Ce matin-là, il porte sur le torse les lettres imprimées d’un sweat à capuche : Human Republic. Deux mots pour une doctrine politique, pour une ligne de vie. Ce pourrait être de la plate béatitude s’il n’y avait aussi dans la façon qu’a Nabil Ben Yadir de voir le monde, de le scruter, de le filmer, toutes les nuances d’une âme parfois sombre.

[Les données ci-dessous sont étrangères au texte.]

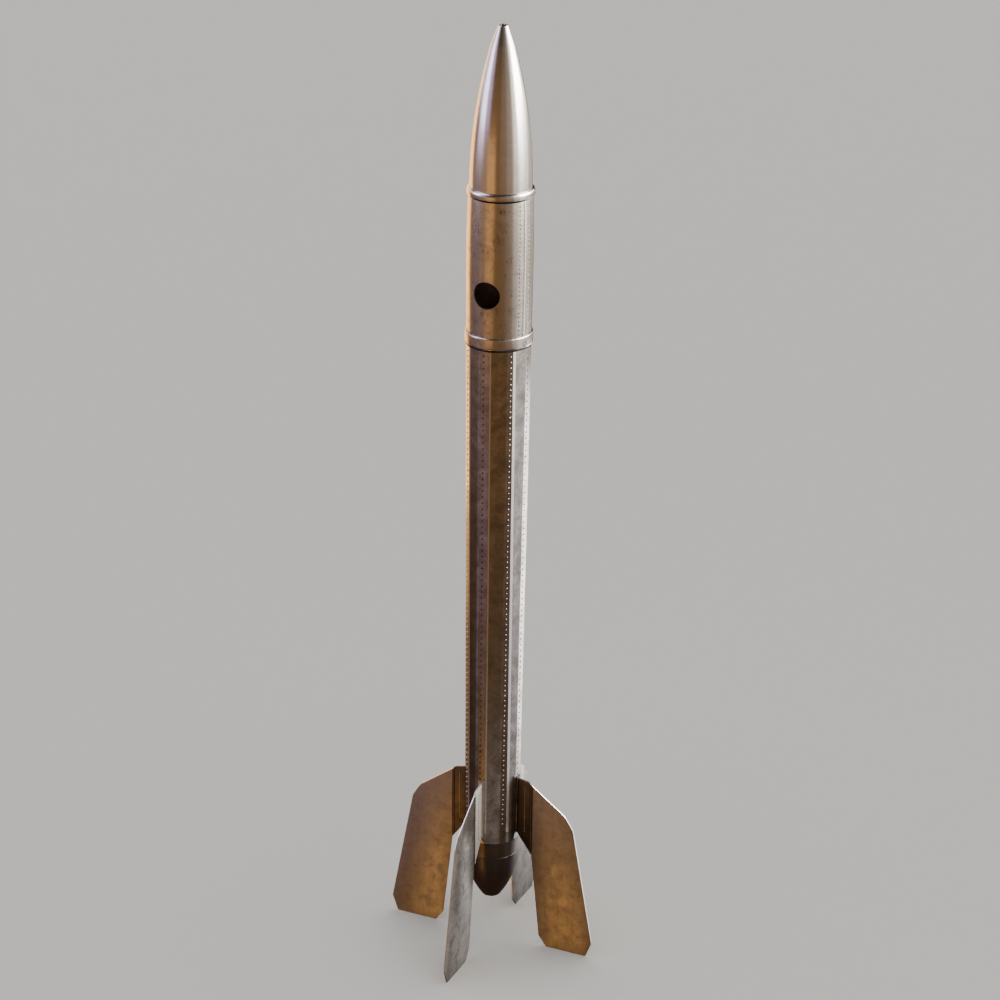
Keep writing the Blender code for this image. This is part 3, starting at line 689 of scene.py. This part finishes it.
SCREW_Z = 2.2985
SCREW_SIDES = 24
SCREW_R = 0.0040
SCREW_SEAT_R = 0.0066
SCREW_SEAT_HEIGHT = 0.0006
SCREW_RIM_R = 0.0088
PIN_R = 0.0024
PIN_HEIGHT = 0.0010
PIN_FROM_SCREW = 0.0045
# Dark and dull, without the shine of bare metal: painted shade, the dark dot of the screw's recess.
screw_head_shade_black = worn_sheet(
    "screw_head_painted_shade", "#2a2622", "#201d1a", "#171513", rough=(0.4, 0.55), metallic=0.0
)
head = [(0.0, 0.0008), (0.0024, 0.0011), (0.0036, 0.0007)]
head += [(SCREW_R, -0.0002), (SCREW_R, -0.0010), (0.0, -0.0010)]
for label, degrees in (("right", 73.4), ("left", 253.4)):
    out_dir = from_front(math.radians(degrees))
    lean = out_dir.to_track_quat("Z", "Y").to_matrix().to_4x4()
    seat = Matrix.Translation(out_dir * COLLAR_R + Vector((0.0, 0.0, SCREW_Z))) @ lean
    name = "collar_screw_head_" + label
    mesh = lathe(name, head, SCREW_SIDES)
    mesh.transform(seat)
    # The head's black is painted shade for the screw's recess.
    piece(name, mesh, screw_head_shade_black, "airframe", ["collar_screw_" + label])
    foot = out_dir * (COLLAR_R - 0.0001)
    pins = [(foot + Vector((0.0, 0.0, SCREW_Z + side * PIN_FROM_SCREW)), out_dir) for side in (-1, 1)]
    rivets("collar_screw_pins_" + label, pins, PIN_R, PIN_HEIGHT, soot_and_painted_shade, "airframe")
    rim = [(foot + Vector((0.0, 0.0, SCREW_Z)), out_dir)]
    # The dark ring round the screw is painted shade, partly dirt.
    rivets(
        "collar_screw_rim_" + label, rim, SCREW_RIM_R, GRIME_AND_SHADE_HEIGHT, grime_and_shade,
        "airframe", SCREW_SIDES,
    )
    # The bright seat round the screw is a painted highlight.
    rivets(
        "collar_screw_seat_" + label, rim, SCREW_SEAT_R, SCREW_SEAT_HEIGHT, rubbed_and_highlight,
        "airframe", SCREW_SIDES,
    )

# Body. Eight long panels of sheet, each folded along one side into a narrow lap that lies
# on the next panel and is held by one row of round-head rivets. It tapers to the tail. Laps
# 1, 3 and 5, counted from the front fin towards the right one, widen downward.
WIDENING_LAPS = (1, 3, 5)
WIDEN_FROM_Z = 2.25
BODY_BOTTOM_Z = 0.4203
BODY_TOP_Z = JOINT_Z - GAP
SHEET_TOP_Z = 2.2778
BODY_BOTTOM_R = 0.0967
BODY_TOP_R = 0.1108
LAP = 0.0016
CROWN = 0.0010
PANEL_STEP = math.radians(45.0)
LAP_HALF = math.radians(8.5)
ROUND_FOOT_R = 0.0958
ROUND_FROM_Z = 0.5150
ROUND_TO_Z = 0.4650


def body_radius(height):
    """Corner radius of the tapered body."""
    share = (height - BODY_BOTTOM_Z) / (BODY_TOP_Z - BODY_BOTTOM_Z)
    return BODY_BOTTOM_R + (BODY_TOP_R - BODY_BOTTOM_R) * share


def polar(radius, angle):
    """A point of the body's section, with the lap's middle along x."""
    return Vector((radius * math.cos(angle), radius * math.sin(angle)))


def bent(before, corner, after, steps):
    """A soft fold through a corner: a parabola that touches the faces on both sides."""
    return [
        before * (1.0 - t) ** 2 + corner * 2.0 * t * (1.0 - t) + after * t ** 2
        for t in span(0.0, 1.0, steps)
    ]


def lap_angles(index, height):
    """A lap's fold, crest and free edge from its middle; some of those between fins widen downward."""
    if index % 8 not in WIDENING_LAPS:
        return math.radians(-9.3), math.radians(8.9), math.radians(11.6)
    below_top = WIDEN_FROM_Z - height
    return math.radians(-6.3), math.radians(4.7 + 2.95 * below_top), math.radians(10.4 + 3.3 * below_top)


def lap_face(index, height, angle):
    """A point of a lap's face and the face's normal, in the section's own plane."""
    fold_at, crest_at, _ = lap_angles(index, height)
    fold = polar(body_radius(height), fold_at)
    crest = polar(body_radius(height) + LAP, crest_at)
    along = crest - fold
    return fold + along * (angle - fold_at) / (crest_at - fold_at), Vector((along.y, -along.x)).normalized()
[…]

En trois longs-métrages, le cinéaste bruxellois a construit un style propre, infusé de rires et de violence, à parts presque égales. Les Barons, en 2009, chroniquait les jours d’une clique de combinards imaginatifs, entre petites arnaques et tournicotis urbains à huit dans une BMW. Si on y apercevait Virginie Efira dans un rôle secondaire, l’essentiel du casting était molenbeekois. La Marche, en 2013, revenait sur ce qui sera plus tard appelé « la marche des beurs », une odyssée de sept semaines de Marseille à Paris, moment fondateur de l’antiracisme. On y retrouvait, outre Olivier Gourmet, Jamel Debbouze et Hafsia Herzi, l’actrice bruxelloise Lubna Azabal. Thriller sorti en 2017, Dode Hoek (Angle mort) emboîtait les pas d’un commissaire à la brigade des stups d’Anvers, Jan Verbeeck : happé par la politique, le flic se rêve en nouveau héros de la droite populiste, mais une dernière enquête le conduit à Charleroi…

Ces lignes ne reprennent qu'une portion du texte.